Christian puppetry is a form of Christian ministry and entertainment through puppetry.

The Muppets gave puppetry a whole new look and life in the mid-twentieth century. "Puppet-fever" engulfed Americans.  With the new public interest in puppetry, both in America and worldwide, Christians began to see the potential in this art form.

Beginning then and continuing to this day, churches in nearly every Christian denomination have started small puppet groups.  Usually such groups' purpose is to serve their own children's ministry programs, but some reach outside their own walls, performing for other churches or secular venues.  Some teams travel internationally to third-world countries, where children and adults have neither experienced this kind of entertainment, nor heard about Jesus Christ.

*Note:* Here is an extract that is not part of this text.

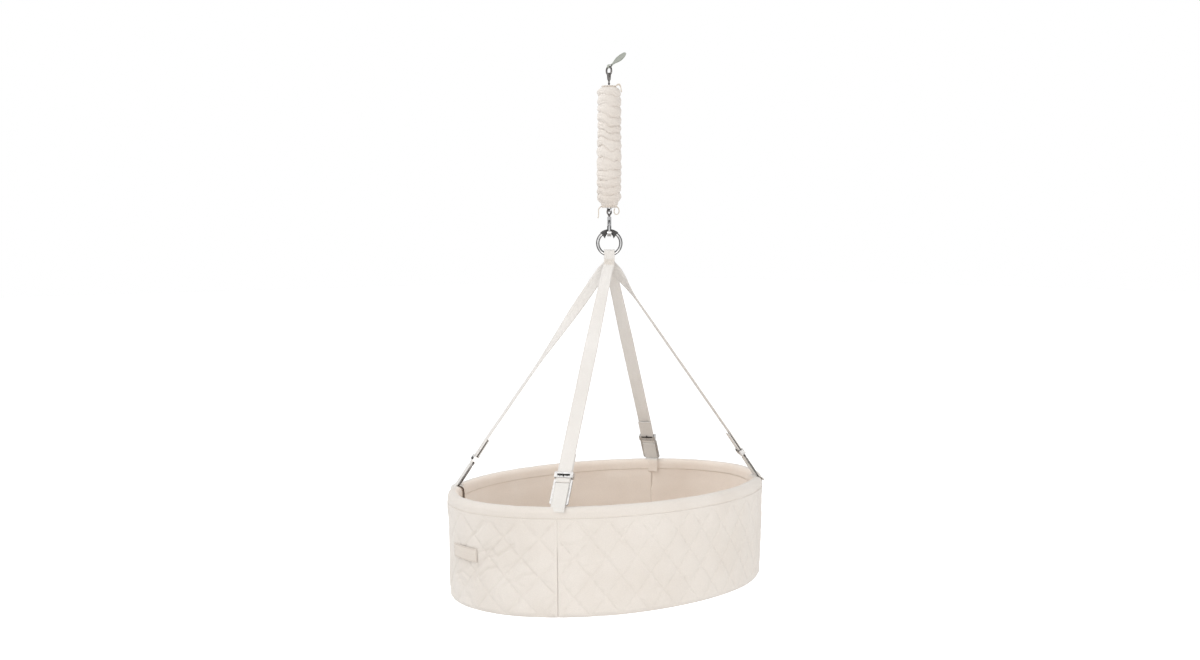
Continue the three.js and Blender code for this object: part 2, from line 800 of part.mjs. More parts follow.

Christian puppetry has grown so large that thousands of performers gather yearly at festivals to showcase, share, and learn more about their art form.  One of the largest Christian puppet supplies distributors, One Way Street, hosts regional festivals to serve church teams, as well as a worldwide festival (I-Fest), lasting an entire week.

Techniques

Though rod-arm puppetry continues to be the most common technique in Christian circles, some other forms have begun to gain popularity.

Blacklight puppetry
Blacklight puppetry capitalizes on the novelty of ultra-violet lights, or black light.  Lighting the staging area with only these specialized lights, the audience can see only the objects that are coated with a special paint.  The idea of controlling what the audience sees is a major responsibility of any puppeteer, and blacklight has provided a new way of accomplishing it.

Dowel rods
Dowel rod puppetry combines interpretive dance and the use of (typically) two simple dowels. Routines usually involve a song that tells a story or conveys a message while performers move in a choreographed dance, employing their rods in equally choreographed ways.